You don’t need to subscribe to Tidal, Jay-Z’s streaming service, to listen. That’s a change.

Beyonce and Jay-Z from the video “Apeshit”
Beyonce and Jay-Z from the video “Apeshit”
via YouTube
Peter Kafka
Peter Kafka covered media and technology, and their intersection, at Vox. Many of his stories can be found in his Kafka on Media newsletter, and he also hosts the Recode Media podcast.

Over the weekend, Jay-Z and Beyonce released a new album and said you would only be able to listen to it on Tidal, the streaming service co-owned by Jay-Z and Beyonce.

That exclusive is over: You can now listen to The Carters’ “Everything is Love” on Spotify if you are one of Spotify’s 75 million paid subscribers. The rest of Spotify’s 170 million users will be able to listen in two weeks, once a “premium window” expires, says a Spotify PR rep.
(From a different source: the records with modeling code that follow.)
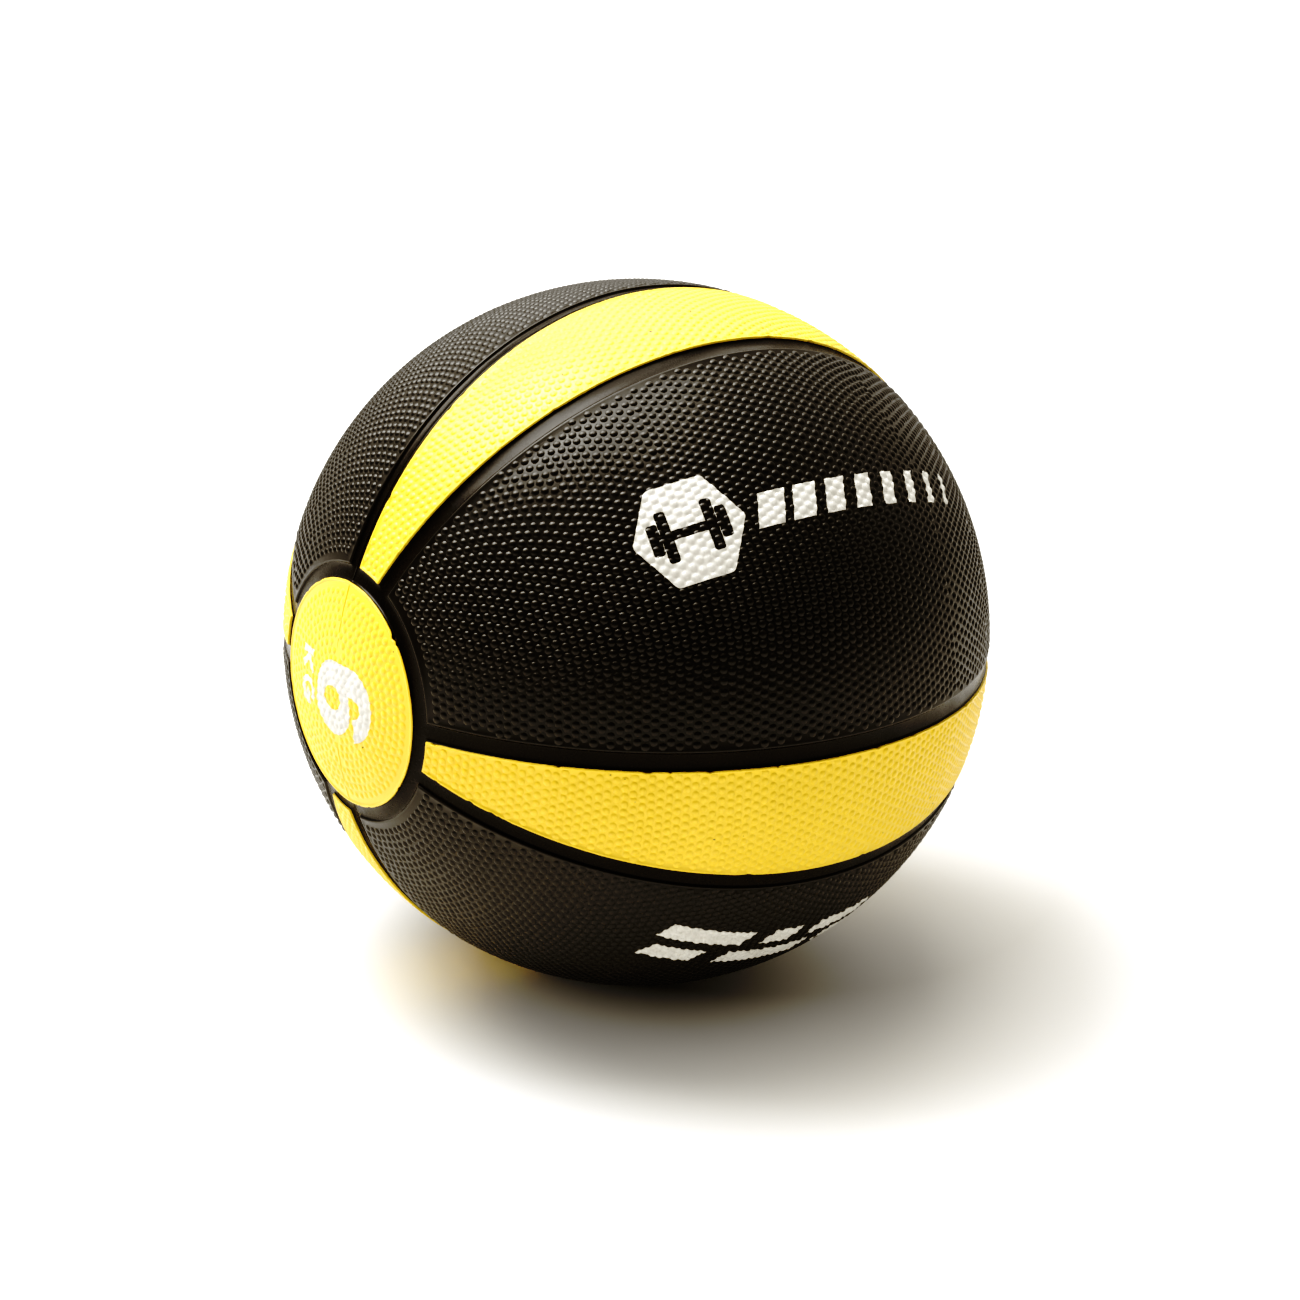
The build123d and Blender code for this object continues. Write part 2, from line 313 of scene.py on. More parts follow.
def edge_nicks(length, rough, nick):
    """How far an edge is pushed in along its length: fine unevenness and a few nicks."""
    fine = wander(length, 0.8, rough)
    slow = wander(length, 9.0, rough)
    spots = rng.uniform(0, length, int(length / 22))
    depth = rng.uniform(0.3, 1.0, len(spots)) * nick
    wide = rng.uniform(0.4, 1.3, len(spots))

    def inward(s):
        s = np.asarray(s, float)
        bite = sum(d * np.exp(-(((s - c) / w) ** 2)) for c, d, w in zip(spots, depth, wide))
        return np.abs(fine(s)) * 0.6 + np.abs(slow(s)) * 0.5 + bite

    return inward


def no_nicks(s):
    return np.zeros_like(np.asarray(s, float))


# ---------------------------------------------------------------- caps and rings
def facing_pole(coords, side):
    """Coordinates made for the pole at -X, turned about Z for the one at +X."""
    return coords if side == "left" else coords * np.array([-1.0, -1.0, 1.0])


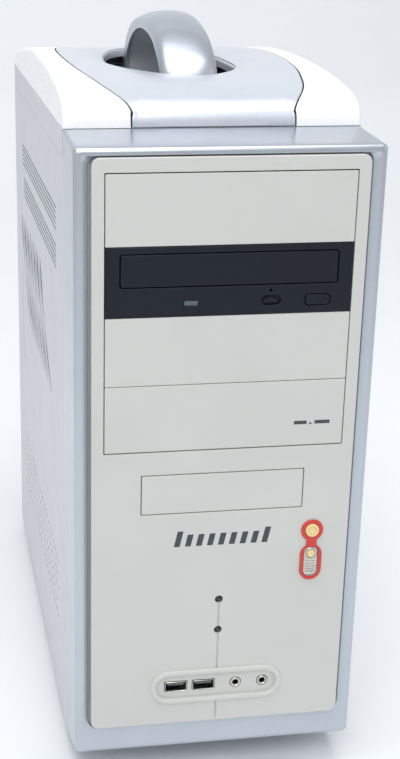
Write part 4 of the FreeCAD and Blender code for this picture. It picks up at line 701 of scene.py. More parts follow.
def grid_places(tree, group_in):
    """Points in rows and columns, every other row shifted along by a share of the column step."""
    columns = group_in.outputs["Columns"]
    total = add(tree, "ShaderNodeMath", {"operation": "MULTIPLY"}, {
        0: columns, 1: group_in.outputs["Rows"]}).outputs["Value"]
    points = add(tree, "GeometryNodeMeshLine", None, {"Count": total, "Offset": (0.0, 0.0, 0.0)})
    index = add(tree, "GeometryNodeInputIndex").outputs["Index"]
    column = add(tree, "ShaderNodeMath", {"operation": "MODULO"}, {0: index, 1: columns}).outputs["Value"]
    share = add(tree, "ShaderNodeMath", {"operation": "DIVIDE"}, {0: index, 1: columns}).outputs["Value"]
    row = add(tree, "ShaderNodeMath", {"operation": "FLOOR"}, {0: share}).outputs["Value"]
    odd = add(tree, "ShaderNodeMath", {"operation": "MODULO"}, {0: row, 1: 2.0}).outputs["Value"]
    along = add(tree, "ShaderNodeMath", {"operation": "MULTIPLY_ADD"}, {
        0: odd, 1: group_in.outputs["Row shift"], 2: column}).outputs["Value"]
    across = add(tree, "ShaderNodeVectorMath", {"operation": "SCALE"}, {
        0: group_in.outputs["Column step"], "Scale": along}).outputs["Vector"]
    up = add(tree, "ShaderNodeVectorMath", {"operation": "SCALE"}, {
        0: group_in.outputs["Row step"], "Scale": row}).outputs["Vector"]
    place = add(tree, "ShaderNodeVectorMath", {"operation": "ADD"}, {0: across, 1: up}).outputs["Vector"]
    return add(tree, "GeometryNodeSetPosition", None, {
        "Geometry": points.outputs["Mesh"], "Position": place}).outputs["Geometry"]


GRID_SOCKETS = [("Columns", "NodeSocketInt"), ("Rows", "NodeSocketInt"), ("Column step", "NodeSocketVector"),
                ("Row step", "NodeSocketVector"), ("Row shift", "NodeSocketFloat")]


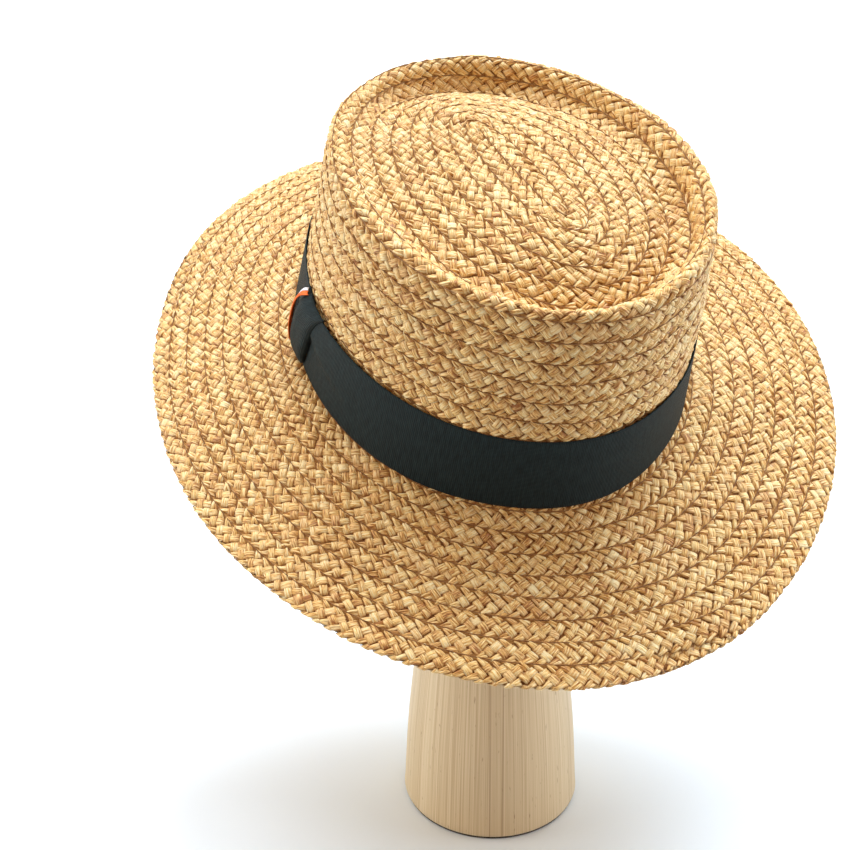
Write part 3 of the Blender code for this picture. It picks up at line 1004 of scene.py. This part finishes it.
drawn_up.inputs["Scale"].default_value = (1.0, 1.0, 0.22)
tree.links.new(place, drawn_up.inputs["Vector"])
flecks = noise(tree, drawn_up.outputs["Vector"], 700.0)
dark_fleck = maths(tree, "MULTIPLY", maths(tree, "SUBTRACT", flecks, 0.68), 9.0, clamp=True)
wood_colour = blend_colours(tree, dark_fleck, wood_colour, FLECK_COLOUR)
for line_place, half_width in GLUE_LINES:
    beside = maths(tree, "ABSOLUTE", maths(tree, "SUBTRACT", parts["X"], line_place))
    on_line = maths(tree, "SUBTRACT", 1.0, maths(tree, "DIVIDE", beside, half_width), clamp=True)
    wood_colour = blend_colours(tree, maths(tree, "MULTIPLY", on_line, 0.7), wood_colour, GLUE_COLOUR)
tree.links.new(wood_colour, shader.inputs["Base Color"])
bump(tree, shader, grain, 0.25, 0.0002)

felt, tree, shader = new_material("felt", 0.95, 0.1)
fuzz = noise(tree, object_place(tree), 900.0)
tree.links.new(ramp(tree, fuzz, (0.3, (0.03, 0.028, 0.026)), (0.7, (0.09, 0.085, 0.08))),
               shader.inputs["Base Color"])
bump(tree, shader, fuzz, 0.6, 0.0003)

# %% Turned stand
STAND_SIDE = (
    # height, narrowing
    (0.00, 0.00),
    (0.28, 0.18),
    (0.50, 0.44),
    (0.71, 0.69),
    (0.86, 0.90),
    (1.00, 1.00),
)


def stand_profile():
    """The stand's outer line, from the middle of its foot up and over its dome."""
    foot, rounding = PAD_THICKNESS + SEAT_GAP, 0.0012
    shares = np.linspace(0.0, 1.0, 25)
    radius = np.interp(shares, *np.transpose(STAND_SIDE))
    radius = np.convolve(np.pad(radius, 2, mode="edge"), np.ones(5) / 5.0, mode="valid")
    radius[0], radius[-1] = 0.0, 1.0
    radius = STAND_FOOT_RADIUS + (STAND_NECK_RADIUS - STAND_FOOT_RADIUS) * radius
    level = foot + (STAND_NECK_START - foot) * shares
    points = [(0.0, foot), (radius[0] - rounding, foot),
              (radius[0] - 0.3 * rounding, foot + 0.3 * rounding), (radius[0], foot + rounding)]
    points += list(zip(radius[1:], level[1:]))
    dome = STAND_HEIGHT - STAND_NECK_RADIUS
    for angle in np.radians(np.arange(0.0, 91.0, 7.5)):
        points.append((STAND_NECK_RADIUS * math.cos(angle), dome + STAND_NECK_RADIUS * math.sin(angle)))
    points[-1] = (0.0, STAND_HEIGHT)
    return points


def turned(name, points, material):
    """A solid spun round Z from its outer line."""
    shape = bmesh.new()
    verts = [shape.verts.new((radius, 0.0, level)) for radius, level in points]
    edges = [shape.edges.new(pair) for pair in zip(verts, verts[1:])]
    bmesh.ops.spin(shape, geom=verts + edges, cent=(0.0, 0.0, 0.0), axis=(0.0, 0.0, 1.0),
                   angle=2.0 * math.pi, steps=96, use_merge=True)
    bmesh.ops.remove_doubles(shape, verts=shape.verts, dist=0.00001)
    bmesh.ops.recalc_face_normals(shape, faces=shape.faces)
    return piece_from(mesh_from(shape, name), material)


PAD_RADIUS, PAD_ROUNDING = STAND_FOOT_RADIUS - PAD_INSET, 0.0002
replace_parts(turned("turned_stand", stand_profile(), wood), "stand")
pad_profile = [(0.0, 0.0), (PAD_RADIUS - PAD_ROUNDING, 0.0), (PAD_RADIUS, PAD_ROUNDING),
               (PAD_RADIUS, PAD_THICKNESS), (0.0, PAD_THICKNESS)]
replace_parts(turned("felt_pad", pad_profile, felt), "stand_pad")

# %% [markdown]
# ## The studio
#
# The photograph is bright and soft: a white floor that runs out of view, light from above
# and a little behind, and hardly a shadow. The floor is dim in front, towards the viewer and
# out of the picture, because less light comes back from there in the photograph.

# %% Floor
FLOOR_BRIGHT, FLOOR_DIM, FLOOR_SIZE = (0.86, 0.94, 1.0), (0.16, 0.16, 0.16), 14.0
floor_material, tree, shader = new_material("floor", 0.9, 0.1)
onto_floor = parts_of(tree, object_place(tree))["Y"]
forward = maths(tree, "ADD", maths(tree, "MULTIPLY", onto_floor, 3.3), 1.3, clamp=True)
tree.links.new(ramp(tree, forward, (0.0, FLOOR_DIM), (0.9, FLOOR_BRIGHT)), shader.inputs["Base Color"])
shape = bmesh.new()
bmesh.ops.create_grid(shape, x_segments=1, y_segments=1, size=FLOOR_SIZE)
placed(mesh_from(shape, "floor"), floor_material)

# %% Lights
LIGHTS = (
    # name, towards from +X, height, strength, colour
    ("left side", 180.0, 12.0, 1.85, (1.0, 1.0, 1.0)),
    ("right side", 0.0, 12.0, 1.7, (0.92, 0.98, 1.08)),
    ("high left", 135.0, 68.0, 1.8, (0.98, 1.01, 1.07)),
    ("high right", 45.0, 68.0, 2.6, (0.94, 1.06, 1.20)),
    ("front", 270.0, 25.0, 0.34, (1.0, 0.42, 0.12)),
)
SUN_WIDTH = 36.0
for name, towards, height, strength, colour in LIGHTS:
    data = bpy.data.lights.new(name, "SUN")
    data.energy = strength
    data.color = colour
    data.angle = math.radians(SUN_WIDTH)
    lamp = bpy.data.objects.new(name, data)
    level = math.cos(math.radians(height))
    source = Vector((math.cos(math.radians(towards)) * level, math.sin(math.radians(towards)) * level,
                     math.sin(math.radians(height))))
    lamp.rotation_euler = source.to_track_quat("Z", "Y").to_euler()
    bpy.context.collection.objects.link(lamp)

world = bpy.data.worlds.new("studio")
world.use_nodes = True
background = world.node_tree.nodes["Background"]
background.inputs["Color"].default_value = (1.0, 0.92, 0.84, 1.0)
background.inputs["Strength"].default_value = 0.37
bpy.context.scene.world = world
bpy.context.scene.view_settings.view_transform = "Standard"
I’m assuming that means the album will also be available on other streaming services like Apple Music and YouTube Music, though I don’t see it on either. (Update: Now it’s on Apple Music. A YouTube rep says the album is coming.)

What’s important here:

  • The entire point of Tidal was that the streaming service would take on Spotify by offering exclusive music from artists like Jay-Z and other musicians who had equity stakes in the company. But that hasn’t panned out: With the exception of a few albums, like Beyonce’s “Lemonade,” almost everything on Tidal is available on Spotify and other services.
  • The fact that Jay-Z and Beyonce aren’t trying to keep this one locked up on Tidal isn’t a good sign for Tidal, which hasn’t put out a new subscriber number since 2016, when it said it had 3 million users. And there is doubt about that number.
  • Spotify’s two-week premium window shows you the effect of new label deals the service signed last year, in advance of its public offering. Spotify agreed to keep some albums behind a temporary paywall in exchange for better royalty rates. Now they’re putting those terms into action.